TOPIC : Claiming Citizenship and Changing America
COLL (CASE) A&H Breadth of Inquiry credit
Class Number: 14485 (First Six Week Session)
MTuWTh, 3:00 PM-4:50 PM, C2 203
Instructor: Cortney Smith
Office: C2 275
This undergraduate course on social movements will focus on the rhetorical strategies used by social protestors to reclaim citizenship. What does it mean to be a citizen? How does a social movement gain traction? For example, how did 20th century movements of the disenfranchised, such as the Civil Rights Movement or Women's Suffrage, gain a voice and eventually enact change? How might marginalized groups enter in the public realm to persuade while not giving up their integrity and identity? How does persuasion affect social change? These are all questions we will be considering throughout the semester. In this course, students will engage primary rhetorical documents of major American social movements of the 20th and 21st centuries. Students will analyze the rhetorical foundation of social movements and how texts produced by social protestors are consumed, critiqued, and disseminated.

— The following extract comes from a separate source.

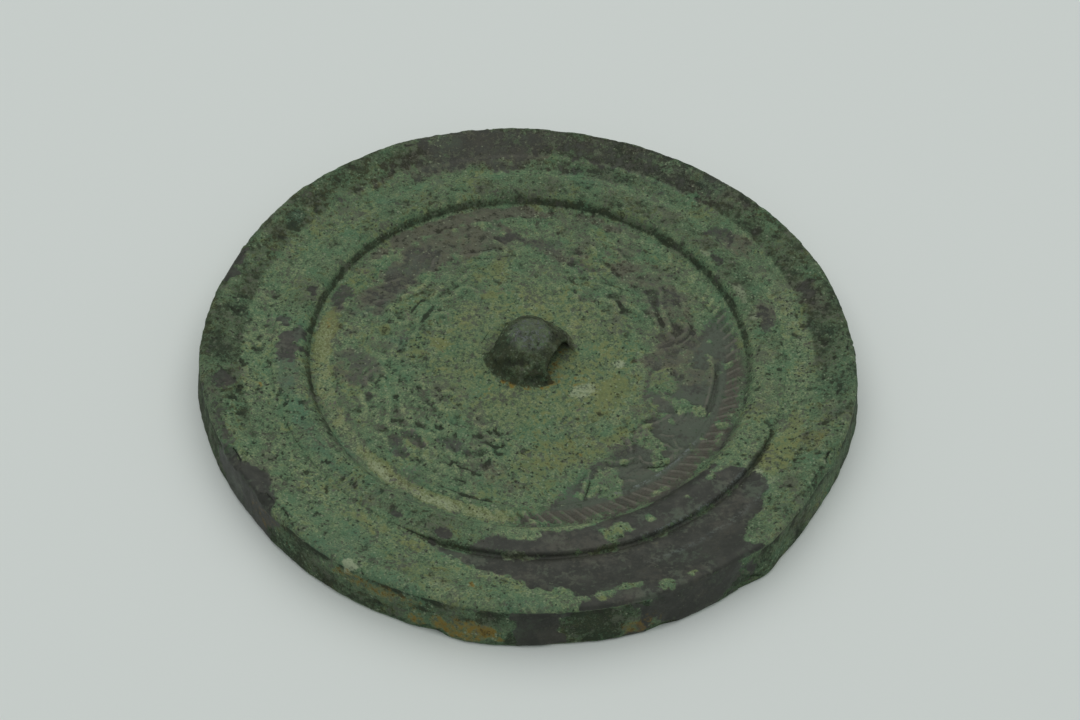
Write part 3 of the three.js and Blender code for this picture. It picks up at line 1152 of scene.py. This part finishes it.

The selected readings (mostly articles from contemporary rhetoric journals) have been chosen to help the class define social movement, explain its development, and look at specific rhetorical strategies deployed.
Students will be evaluated based upon their participation in class discussion, weekly assignments, and a semester project in which he/she analyzes a particular social movement in-depth. By the end of the course, students should be familiar with several specific social movements and have a better understanding of the rhetorical construction of social protest.